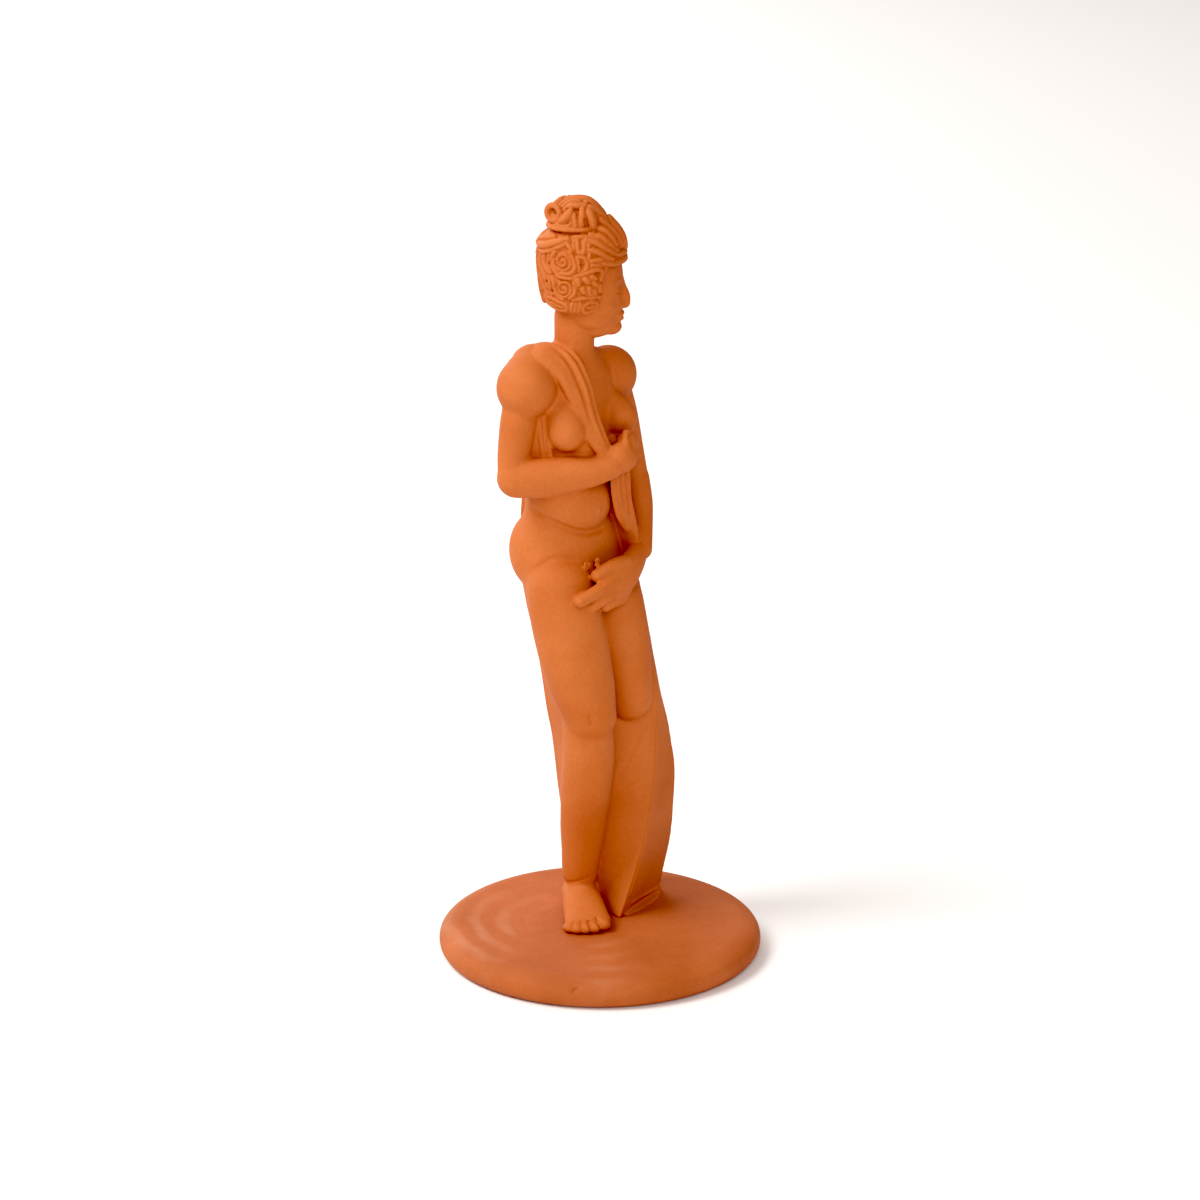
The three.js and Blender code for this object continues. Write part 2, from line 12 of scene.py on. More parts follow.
import bmesh
import bpy
import numpy as np
from mathutils import Matrix, Vector, noise
from mathutils.bvhtree import BVHTree


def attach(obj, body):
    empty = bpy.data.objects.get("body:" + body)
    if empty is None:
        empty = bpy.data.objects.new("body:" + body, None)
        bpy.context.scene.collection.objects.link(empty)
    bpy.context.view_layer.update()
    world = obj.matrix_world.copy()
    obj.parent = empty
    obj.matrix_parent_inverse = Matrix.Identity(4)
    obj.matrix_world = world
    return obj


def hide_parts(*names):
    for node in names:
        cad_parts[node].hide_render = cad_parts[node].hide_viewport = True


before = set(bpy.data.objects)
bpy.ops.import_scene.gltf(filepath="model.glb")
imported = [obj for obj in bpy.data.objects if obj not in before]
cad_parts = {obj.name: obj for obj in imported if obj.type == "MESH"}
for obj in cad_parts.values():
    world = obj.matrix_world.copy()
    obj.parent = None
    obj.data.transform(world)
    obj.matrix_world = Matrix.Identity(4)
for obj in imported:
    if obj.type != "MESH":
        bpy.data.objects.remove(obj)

logging.basicConfig(level=logging.INFO, format="%(message)s")
LOG = logging.getLogger("statuette")

MILLIMETRE = 0.001
DISC_HEIGHT = 8.0
TINY = 1e-4
FRONT = Vector((0.0, -1.0, 0.0))
UP = Vector((0.0, 0.0, 1.0))

Point = tuple[float, float, float]
Station = tuple[float, float, float, float, float]
Place = tuple[float, float]
Line = tuple[Point, ...]
Beads = tuple[tuple[float, Line], ...]
Eggs = tuple[tuple[Point, Point], ...]
Colour = tuple[float, float, float, float]
Socket = bpy.types.NodeSocket
Value = float | Point | Colour | Socket


class Side(Enum):
    """Which side of her head a lock lies on."""

    RIGHT = -1
    LEFT = 1


class Detail(Enum):
    """How finely the clay is worked: a voxel's edge, and the triangles that the skin is thinned to."""

    FINE = (0.25, 195_000)
    QUICK = (0.35, 120_000)


def span(points: Line) -> float:
    """Adds up the lengths between points."""
    return sum(math.dist(a, b) for a, b in zip(points, points[1:]))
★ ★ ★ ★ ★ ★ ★
-- What needs to be done --
List each line in the listing that contains the string "data".

-- Output for this task --
    empty = bpy.data.objects.get("body:" + body)
        empty = bpy.data.objects.new("body:" + body, None)
before = set(bpy.data.objects)
imported = [obj for obj in bpy.data.objects if obj not in before]
    obj.data.transform(world)
        bpy.data.objects.remove(obj)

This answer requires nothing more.